Lastly is there a Gay-Straight Alliance (or the more forward names they call em now but i forget) at your school? Joining a safe space could also help a lot in terms of mental health without necessarily coming out to your parents.
Laws are among the best in the world. No confirmed family support
School then?
School is going good, my 2 friends are supportive
It depends a lot on the religion. A few are probably positive signs (but then you probably wouldn’t be asking), many are real wildcards that are hard to generalize and some are strong negative signs.
As others have noted, I don’t think you can bait any relevant information from them. And this works both ways: some people are okay with homosexuality (or whatever) in the abstract but “don’t think it could happen to them,” if you catch my meaning; other people, love for their relatives overcomes homophobia.
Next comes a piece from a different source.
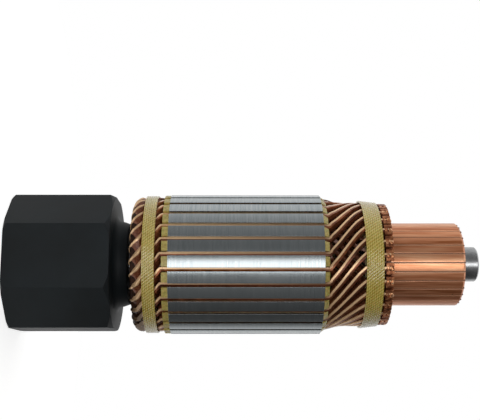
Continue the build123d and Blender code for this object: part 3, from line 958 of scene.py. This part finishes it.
class ARMATURE_OT_winding(bpy.types.Operator):
    """Make the copper strip coils"""

    bl_idname = "armature.winding"
    bl_label = "Winding"

    def execute(self, context):
        winding = context.scene.armature_winding
        copper = drawn_copper_strip(winding, "Section", "Tone")
        stations = smooth_stations(coil_stations(winding), STRIP_STEP)
        frames = [station_frame(stations, index) for index in range(len(stations))]
        first = model_coil(winding, frames, "hairpin")
        round_edges(first, winding.strip_edge, segments=3, degrees=50)
        smooth_edges(first, 40)
        map_section(first, frames, "Section", winding)
        dress(first, copper)
        chance = random.Random(11)
        for slot in range(SLOT_COUNT):
            coil = copy_about_axis(
                first, f"hairpin_{slot + 1:02d}", math.degrees(winding.first_slot) + slot * PITCH
            )
            tone = coil.data.uv_layers.new(name="Tone")
            tone.data.foreach_set("uv", [chance.random(), 0.0] * len(coil.data.loops))
            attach(coil, "root")
            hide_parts(f"coil_{slot + 1:02d}")
        bpy.data.objects.remove(first)
        return {"FINISHED"}


class ARMATURE_OT_bands(bpy.types.Operator):
    """Make the glass tape bands around the overhangs"""

    bl_idname = "armature.bands"
    bl_label = "Bands"

    def execute(self, context):
        settings = context.scene.armature_bands
        tape = glass_tape(settings, "Tape")
        for node, name in (
            ("drive_end_band", "drive_end_tape"),
            ("commutator_end_band", "commutator_end_tape"),
        ):
            corners = band_corners(node)
            low, high = node_bottom(node), node_top(node)
            threads = round((high - low) / settings.thread)
            band = ring_section(name, corners, settings.edge)
            raise_threads(band, corners, threads, settings.thread_height, settings.edge)
            spin_section(band, 8 * SLOT_COUNT)
            wrap_tape_map(band, "Tape", low, (high - low) / threads)
            smooth_edges(band, 60)
            dress(band, tape)
            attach(band, "root")
            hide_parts(node)
        return {"FINISHED"}


class ARMATURE_OT_resin(bpy.types.Operator):
    """Fill the noses with the varnish that they were dipped in, near black, partly as painted shade between
    the noses
    """

    bl_idname = "armature.resin"
    bl_label = "Resin"

    def execute(self, context):
        depth = context.scene.armature_bands.resin_depth
        winding = context.scene.armature_winding
        outer = winding.upper_radius - winding.strip_height / 2
        inner = outer - winding.strip_height - winding.layer_gap
        low, high = NOSE_TIP + depth, NOSE_TIP + 6 * depth
        unevenness = 0.3 * depth
        corners = ((inner, low), (outer, low), (outer, high), (inner, high))
        fill = ring_section("nose_resin", corners, depth)
        spin_section(fill, 4 * SLOT_COUNT)
        make_active(fill)
        edit_all()
        bpy.ops.transform.vertex_random(offset=unevenness, uniform=0.0, normal=1.0, seed=3)
        bpy.ops.object.mode_set(mode="OBJECT")
        smooth_edges(fill, 80)
        # The fill's near-black varnish is partly painted shade between the noses
        dress(fill, dried_varnish("baked_varnish", shine=0.1))
        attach(fill, "root")
        return {"FINISHED"}


class ARMATURE_OT_commutator(bpy.types.Operator):
    """Make the turned segments and the fused joints at their risers"""

    bl_idname = "armature.commutator"
    bl_label = "Commutator"

    def execute(self, context):
        settings = context.scene.armature_commutator
        winding = context.scene.armature_winding
        segments = refined_copy("commutator_segments", "turned_segments", settings.edge)
        dress(segments, turned_copper(settings, winding.first_slot))
        scaled = fused_copper("scaled_copper", ("#64341E", "#9A5C3A", "#CC8C60"), roughness=0.4)
        segments.data.materials.append(scaled)
        riser_foot = winding.end_radius - 2 * winding.strip_height
        for face in segments.data.polygons:
            if from_axis(face.center) > riser_foot and face.center.z < RISER_TOP + MM:
                face.material_index = 1
        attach(segments, "root")
        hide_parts("commutator_segments")
        self.fuse_risers(settings, winding)
        return {"FINISHED"}

    def fuse_risers(self, settings, winding):
        """Lay two rows of welds over the strip ends in the risers, as one piece."""
        chance = random.Random(7)
        crest = max(from_axis(vertex.co) for vertex in nodes["commutator_segments"].data.vertices)
        thickness = RISER_TOP - RISER_BOTTOM
        half_weld = 0.27 * thickness
        rows = (RISER_BOTTOM + half_weld, RISER_TOP - 0.2 * thickness)
        lumps = []
        for slot in range(SLOT_COUNT):
            for row, height in enumerate(rows):
                reach = settings.weld_height * chance.uniform(0.85, 1.15)
                across = 0.5 * settings.weld_length * chance.uniform(0.75, 1.0)
                along = half_weld * chance.uniform(0.85, 1.1)
                weld = model_weld(f"weld_{slot}_{row}", reach, across, along, 1 + slot * 2 + row)
                lean = Matrix.Rotation(chance.uniform(-0.15, 0.15), 4, "X")
                sunk = 0.75 * reach + 0.2 * MM
                sink = Matrix.Translation((crest - sunk, 0, height))
                offset = chance.uniform(-0.08, 0.08) * PITCH
                turn = winding.first_slot + math.radians(slot * PITCH + offset)
                weld.data.transform(Matrix.Rotation(turn, 4, "Z") @ sink @ lean)
                lumps.append(weld)
        deselect_all()
        for weld in lumps:
            weld.select_set(True)
        bpy.context.view_layer.objects.active = lumps[0]
        bpy.ops.object.join()
        welds = bpy.context.active_object
        welds.name = "riser_welds"
        dress(welds, fused_copper("fused_copper", ("#9C5838", "#D08C5E", "#FFD0A0"), roughness=0.28))
        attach(welds, "root")


class ARMATURE_OT_shaft(bpy.types.Operator):
    """Make the ground shaft"""

    bl_idname = "armature.shaft"
    bl_label = "Shaft"

    def execute(self, context):
        shaft = refined_copy("shaft", "ground_shaft", 0.15 * MM)
        dress(shaft, ground_steel())
        shaft.data.materials.append(dried_varnish("varnished_steel", shine=0.5))
        for face in shaft.data.polygons:
            if CAP_TOP < face.center.z < TRACK_TOP - MM:
                face.material_index = 1
        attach(shaft, "root")
        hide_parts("shaft")
        return {"FINISHED"}


class ARMATURE_OT_cap(bpy.types.Operator):
    """Make the moulded cap that covers the drive end"""

    bl_idname = "armature.cap"
    bl_label = "Cap"

    def execute(self, context):
        settings = context.scene.armature_cap
        cap = refined_copy("protective_cap", "moulded_cap", settings.edge, segments=4, bevel_angle=20)
        dress(cap, moulded_polyethylene(settings))
        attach(cap, "root")
        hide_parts("protective_cap")
        return {"FINISHED"}


def add_camera(scene, settings):
    """Camera at the photo's angle, with the commutator end of the shaft to the right."""
    eye = Vector((0, -settings.distance, (settings.eye_column - settings.foot_column) * settings.pixel))
    aim_across = (PIXEL_ROWS / 2 - settings.axis_row) * settings.pixel
    aim_height = eye.z + (PIXEL_COLUMNS / 2 - settings.eye_column) * settings.pixel
    ahead = (Vector((aim_across, 0, aim_height)) - eye).normalized()
    right = ahead.cross(Vector((-1, 0, 0))).normalized()
    up = right.cross(ahead)
    lens = bpy.data.cameras.new("camera")
    lens.sensor_width = 36
    lens.lens = lens.sensor_width * settings.distance / settings.pixel / PIXEL_COLUMNS
    lens.clip_start = 10 * MM
    camera = bpy.data.objects.new("camera", lens)
    camera.matrix_world = Matrix.Translation(eye) @ Matrix((right, up, -ahead)).transposed().to_4x4()
    scene.collection.objects.link(camera)
    scene.camera = camera


def add_softbox(scene, settings):
    """Upright softbox beside the camera that faces the shaft."""
    box = bpy.data.lights.new("softbox", "AREA")
    box.shape = "RECTANGLE"
    box.size = settings.box_width
    box.size_y = settings.box_length
    box.energy = settings.box_radiance * math.pi * box.size * box.size_y
    softbox = bpy.data.objects.new("softbox", box)
    back = Vector((math.sin(settings.box_turn), -math.cos(settings.box_turn), 0))
    upright = Vector((0, 0, 1))
    turn = Matrix((upright.cross(back), upright, back)).transposed().to_4x4()
    middle = (settings.eye_column - settings.foot_column) * settings.pixel
    softbox.matrix_world = Matrix.Translation(back * settings.box_distance + upright * middle) @ turn
    softbox.visible_camera = False
    scene.collection.objects.link(softbox)


class ARMATURE_OT_stage(bpy.types.Operator):
    """Set up the floor, the light and the camera"""

    bl_idname = "armature.stage"
    bl_label = "Stage"

    def execute(self, context):
        settings = context.scene.armature_stage
        context.scene.view_settings.view_transform = "Standard"
        deselect_all()
        bpy.ops.mesh.primitive_circle_add(
            vertices=64, radius=settings.floor_radius, fill_type="NGON", location=(0, 0, 0)
        )
        floor = context.active_object
        floor.name = "floor"
        dress(floor, studio_floor(settings))
        add_camera(context.scene, settings)
        add_softbox(context.scene, settings)
        context.scene.world = studio_surroundings()
        return {"FINISHED"}


class ARMATURE_PT_sidebar(bpy.types.Panel):
    """Lists the armature's settings and the steps that make it"""

    bl_label = "Armature"
    bl_idname = "ARMATURE_PT_sidebar"
    bl_space_type = "VIEW_3D"
    bl_region_type = "UI"
    bl_category = "Armature"

    def draw(self, context):
        for prefix, operator in STEPS:
            column = self.layout.column(align=True)
            column.operator(operator.bl_idname)
            if prefix:
                settings = getattr(context.scene, f"armature_{prefix}")
                for name in SETTINGS[prefix].__annotations__:
                    column.prop(settings, name)


SETTINGS = {
    "core": CoreSettings,
    "winding": WindingSettings,
    "bands": BandSettings,
    "commutator": CommutatorSettings,
    "cap": CapSettings,
    "stage": StageSettings,
}
STEPS = (
    ("core", ARMATURE_OT_core),
    (None, ARMATURE_OT_insulation),
    ("winding", ARMATURE_OT_winding),
    ("bands", ARMATURE_OT_bands),
    (None, ARMATURE_OT_resin),
    ("commutator", ARMATURE_OT_commutator),
    (None, ARMATURE_OT_shaft),
    ("cap", ARMATURE_OT_cap),
    ("stage", ARMATURE_OT_stage),
)


def register():
    for name, settings in SETTINGS.items():
        bpy.utils.register_class(settings)
        setattr(bpy.types.Scene, f"armature_{name}", bpy.props.PointerProperty(type=settings))
    for _, operator in STEPS:
        bpy.utils.register_class(operator)
    bpy.utils.register_class(ARMATURE_PT_sidebar)


def unregister():
    bpy.utils.unregister_class(ARMATURE_PT_sidebar)
    for _, operator in reversed(STEPS):
        bpy.utils.unregister_class(operator)
    for name, settings in reversed(SETTINGS.items()):
        delattr(bpy.types.Scene, f"armature_{name}")
        bpy.utils.unregister_class(settings)


def main():
    """Make every piece in order."""
    register()
    bpy.ops.armature.core()
    bpy.ops.armature.insulation()
    bpy.ops.armature.winding()
    bpy.ops.armature.bands()
    bpy.ops.armature.resin()
    bpy.ops.armature.commutator()
    bpy.ops.armature.shaft()
    bpy.ops.armature.cap()
    bpy.ops.armature.stage()


if __name__ == "__main__":
    main()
Incidentally, this was part of why Pride became what it is: since it’s easier to hate Someone Else than your own family, coming out en masse forces people to confront homosexuality as a tangible rather than abstract thing, in the context of people they love.
I don’t have any particular advice for you. I can only say that I don’t regret having come out.
Could you frame a conversation with them as seeking advice about someone other than yourself? “One of my classmates is coming out and I want to support them, what do you recommend?”
Their reaction and advice could paint a pretty good picture without putting yourself in their crosshairs. Worst case, you can refuse to name the person and maybe get grounded for protecting someone imaginary.
But yea, that won’t give you a complete answer to how they would react if their own child came out.
Wish I knew. I didn’t come out until I was an adult, and had moved across the country XD
Do you have any other family members you feel more confident about? Maybe they could offer some support.